Building located at a cul-de-sac leads to dead end.
If you live in a cul-de-sac, you are going nowhere in life. So says “feng shui” principle. You are trapped. Whatever you do will end in failure, for there is no outlet for success. Your road to success is blocked. Or can we turn around and assure ourselves that the “dead-end” is the receptacle for storing all the successes that are to come?
And if your address is 4 or ends in 4, you are dead! Worse still if it is 14!
The Chinese has this “4” phobia, for they said it sounds the same as “dead” in Chinese. And if “14”, then “sure die” because that is the meaning. Ironically, if you change the intonation, “4” becomes “yes”! It is a case of the specter of fear overwhelming anything else!
Enough Of “Feng Shui”
All my life, being a Buddhist, I am not into “feng shui”. Many people wrongly associate “feng shui” with Buddhism. “Feng shui” is purely Chinese in origin, while Buddhism is the teachings of the Buddha, who was a northern Indian. “Feng shui” is about harnessing the positive energies of nature to enhance one’s well-being. Buddhism is about cultivating the mind to experience inner peace and happiness. I choose Buddhism.
My Own Feng Shui Principles
Funny, I am indeed cynical. I don't follow "feng shui" principles, but I have my own "feng shui" idiosyncrasies. I avoid pointing sharp objects at others, as I don't want sharp objects pointing at me. The classic instrument is the knife. I think it is this psychological feeling that the knife is going to hurt me. Likewise I always make sure that all my cutlery don't point at me. I also make sure that door ends do not point at me too. I think all these taboos are also found in "feng shui" principles.
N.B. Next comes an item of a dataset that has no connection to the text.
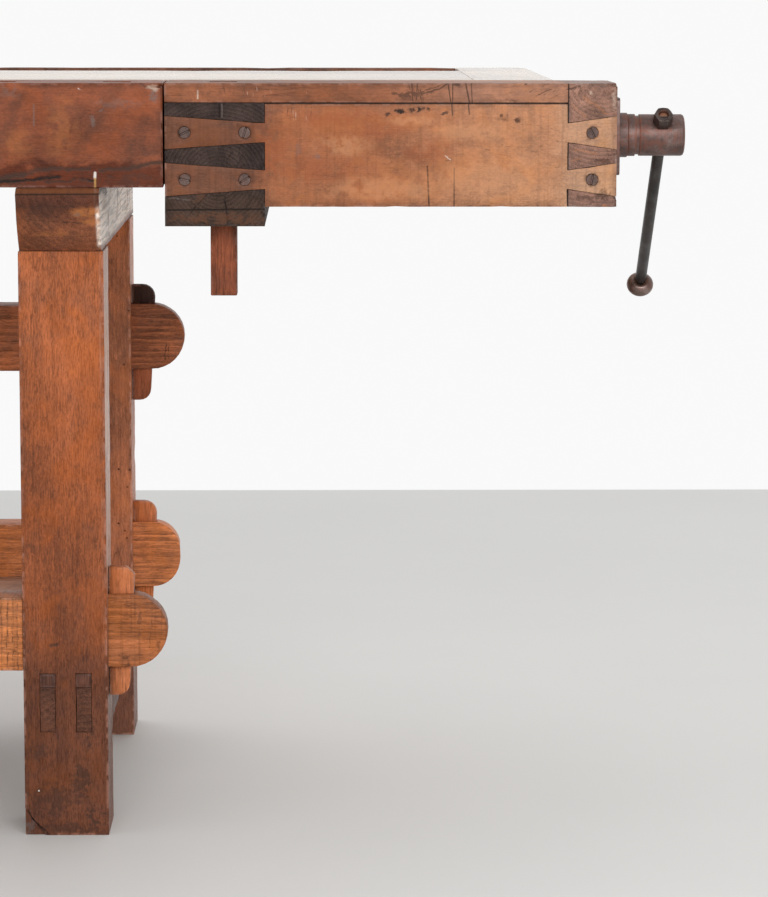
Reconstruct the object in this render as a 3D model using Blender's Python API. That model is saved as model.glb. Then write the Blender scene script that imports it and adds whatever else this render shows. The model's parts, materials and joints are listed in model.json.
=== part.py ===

Another very special taboo that I avoid is to place the back of my hand or my lower arm on my forehead while lying down or sleeping. A fortune teller once advised an uncle of mine not to do this because it blocked energy flow to and from the forehead. I was a little boy then, but the advice stuck on my mind the very second I heard that. I don't know why, but to me this seems very logical.
Well, do you have any funny "feng shui" principles to share?